- [EXERCISE INSTRUCTIONS] Using the data below, gather each line that includes the word "object".

- [DATA IN THIS EXERCISE]

************

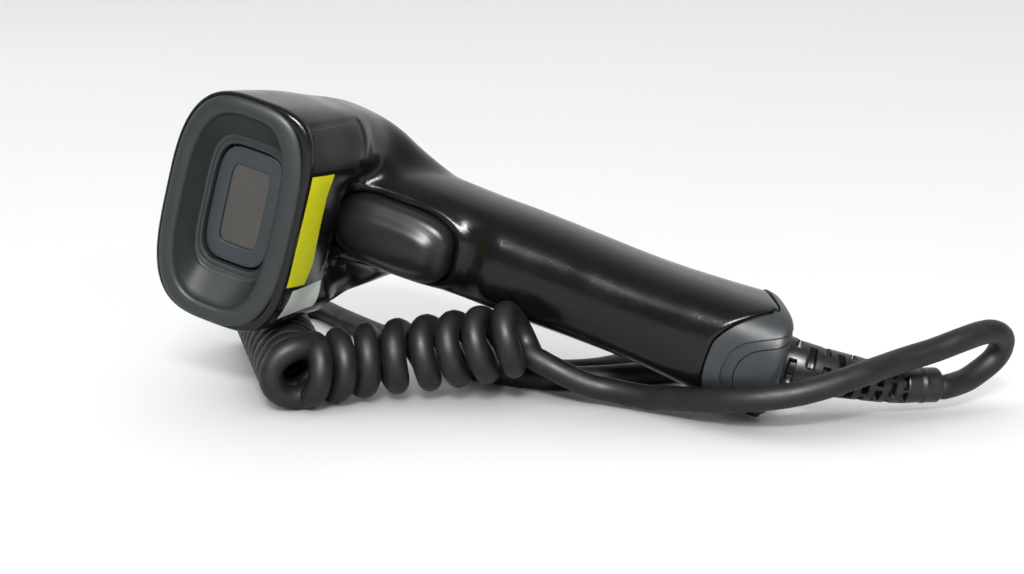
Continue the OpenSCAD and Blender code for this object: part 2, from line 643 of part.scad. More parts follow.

************

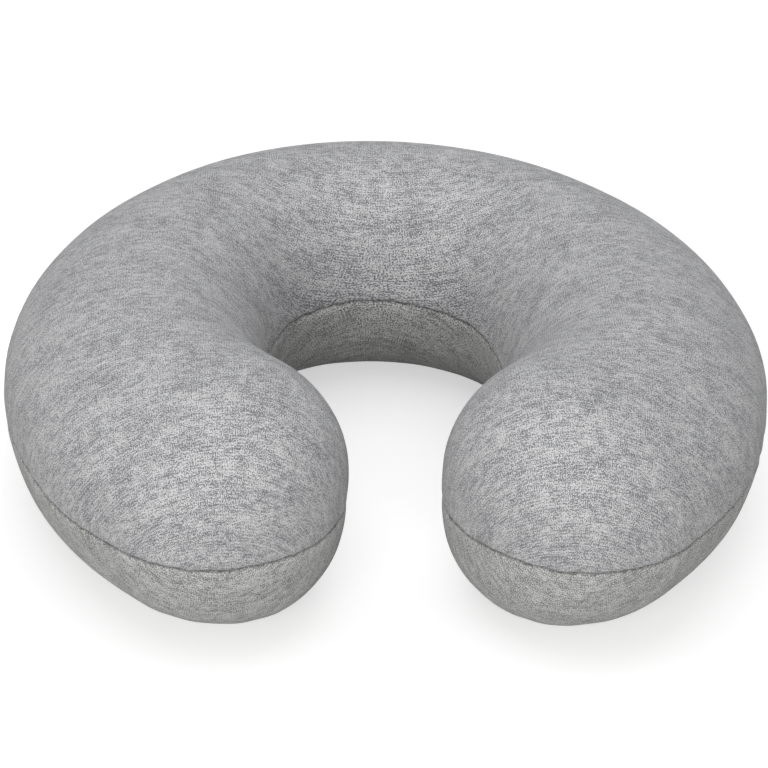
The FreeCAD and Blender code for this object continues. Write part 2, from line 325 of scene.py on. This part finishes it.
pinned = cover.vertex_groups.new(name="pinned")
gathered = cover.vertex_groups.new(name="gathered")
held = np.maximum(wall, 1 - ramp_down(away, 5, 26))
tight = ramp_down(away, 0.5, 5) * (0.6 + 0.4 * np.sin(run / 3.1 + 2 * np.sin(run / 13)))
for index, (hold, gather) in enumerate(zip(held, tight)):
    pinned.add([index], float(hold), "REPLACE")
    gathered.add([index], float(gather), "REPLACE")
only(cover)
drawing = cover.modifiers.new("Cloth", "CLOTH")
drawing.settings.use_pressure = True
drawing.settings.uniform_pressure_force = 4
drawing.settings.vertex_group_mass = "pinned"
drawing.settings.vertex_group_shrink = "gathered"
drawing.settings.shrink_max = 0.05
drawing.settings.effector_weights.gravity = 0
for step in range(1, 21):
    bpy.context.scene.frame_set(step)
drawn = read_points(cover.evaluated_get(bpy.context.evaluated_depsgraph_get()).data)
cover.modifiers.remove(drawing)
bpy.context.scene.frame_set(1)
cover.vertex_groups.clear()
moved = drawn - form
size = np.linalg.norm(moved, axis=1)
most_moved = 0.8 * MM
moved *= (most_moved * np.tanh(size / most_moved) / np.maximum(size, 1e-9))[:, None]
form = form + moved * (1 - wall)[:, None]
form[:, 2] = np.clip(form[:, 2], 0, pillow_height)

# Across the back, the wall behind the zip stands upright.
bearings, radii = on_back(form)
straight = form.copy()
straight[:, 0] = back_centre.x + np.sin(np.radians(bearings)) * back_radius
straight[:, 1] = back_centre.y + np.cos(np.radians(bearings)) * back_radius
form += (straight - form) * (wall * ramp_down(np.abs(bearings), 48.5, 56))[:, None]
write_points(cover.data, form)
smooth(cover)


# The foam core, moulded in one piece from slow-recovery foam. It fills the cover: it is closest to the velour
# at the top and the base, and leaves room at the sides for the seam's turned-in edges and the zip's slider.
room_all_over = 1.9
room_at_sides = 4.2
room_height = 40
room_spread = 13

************

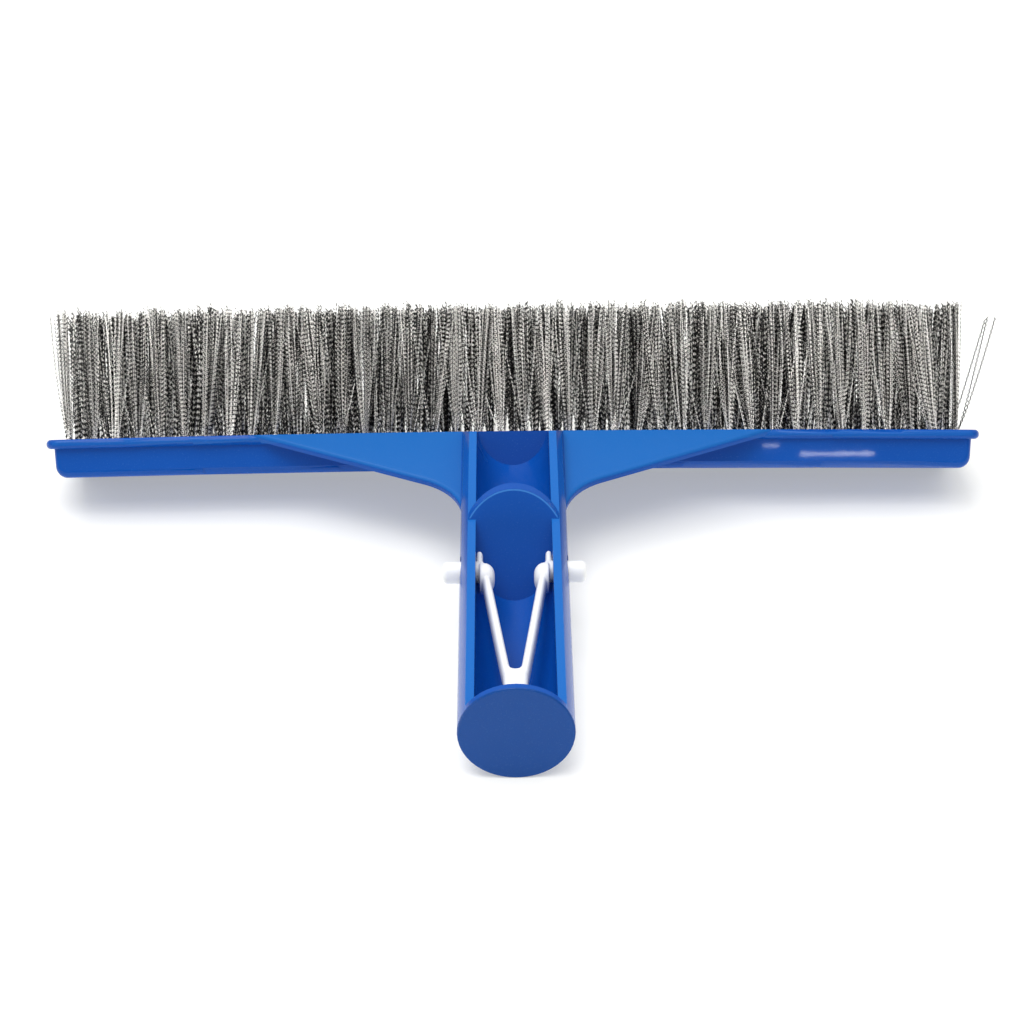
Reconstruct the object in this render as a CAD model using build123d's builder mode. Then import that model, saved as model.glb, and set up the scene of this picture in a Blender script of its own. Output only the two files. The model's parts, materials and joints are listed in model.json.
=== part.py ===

************

- [SOLUTION TO THE EXERCISE]
Continue the OpenSCAD and Blender code for this object: part 2, from line 643 of part.scad. More parts follow.
The FreeCAD and Blender code for this object continues. Write part 2, from line 325 of scene.py on. This part finishes it.
Reconstruct the object in this render as a CAD model using build123d's builder mode. Then import that model, saved as model.glb, and set up the scene of this picture in a Blender script of its own. Output only the two files. The model's parts, materials and joints are listed in model.json.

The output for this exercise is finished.